Abstract

The swine industry is investigating phytonutrients like oregano essential oil (OEO) because of its potent antimicrobial and antioxidant activity. These activities are attributed to OEO’s most abundant polyphenols, carvacrol and thymol. Carvacrol and thymol have been shown to permeabilize and depolarize the bacterial cytoplasmic membrane, resulting in cell death. The objective of this study was to quantify the antimicrobial and antioxidant activity of OEO. Antibacterial activity was determined by testing for the minimum inhibitory concentration (MIC) and minimum bactericidal concentration (MBC) of OEO for common livestock pathogens. A standardized microtiter protocol was used. Several bacteria were tested including Salmonella enteritidis, S. typhimurium, S. choleraesuis, Escherichia coli, Klebsiella pnemoniae, Streptococcus suis, and Staphylococcus aureus. Results showed that MICs for both gram-positive and gram-negative bacteria ranged from 1.25 to 10.0 μg/ml.

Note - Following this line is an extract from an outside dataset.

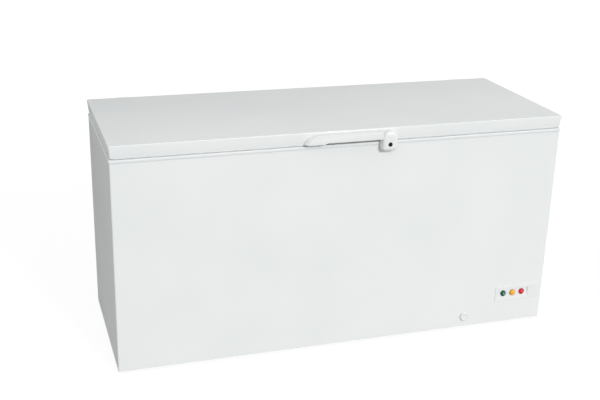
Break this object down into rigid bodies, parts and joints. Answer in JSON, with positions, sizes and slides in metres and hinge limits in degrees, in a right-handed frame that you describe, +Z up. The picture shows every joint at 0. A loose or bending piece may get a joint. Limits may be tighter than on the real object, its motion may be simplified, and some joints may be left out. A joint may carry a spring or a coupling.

MBCs were identical to the MIC showing bactericidal activity. Antioxidant activity of OEO and vitamin E (positive control) was determined by the oxygen radical absorption capacity (ORAC) value against five oxygen radicals: peroxyl radical, hydroxyl radical, peroxynitrite, superoxide anion, and singlet oxygen. Antioxidant testing showed that OEO had much higher level of total antioxidant activity (2,520,600 trolox equivalents/100g) than natural vitamin E (39,200). These results demonstrate that OEO has high antimicrobial activity for pathogens that cause swine disease. The very high level of antioxidant activity of OEO may protect enterocytes against inflammatory damage caused by reactive oxygen molecules that are released during immune system activation. OEO has several benefits for the swine industry: it is a safe and accepted feed ingredient, it has potent activity against gram-negative and gram-positive bacteria, and it does not leave residues in the environment. Synergistic activity has been demonstrated between OEO and common antibiotics. OEO when used alone or in combination with antibiotics will allow the producer to reduce antibiotic use.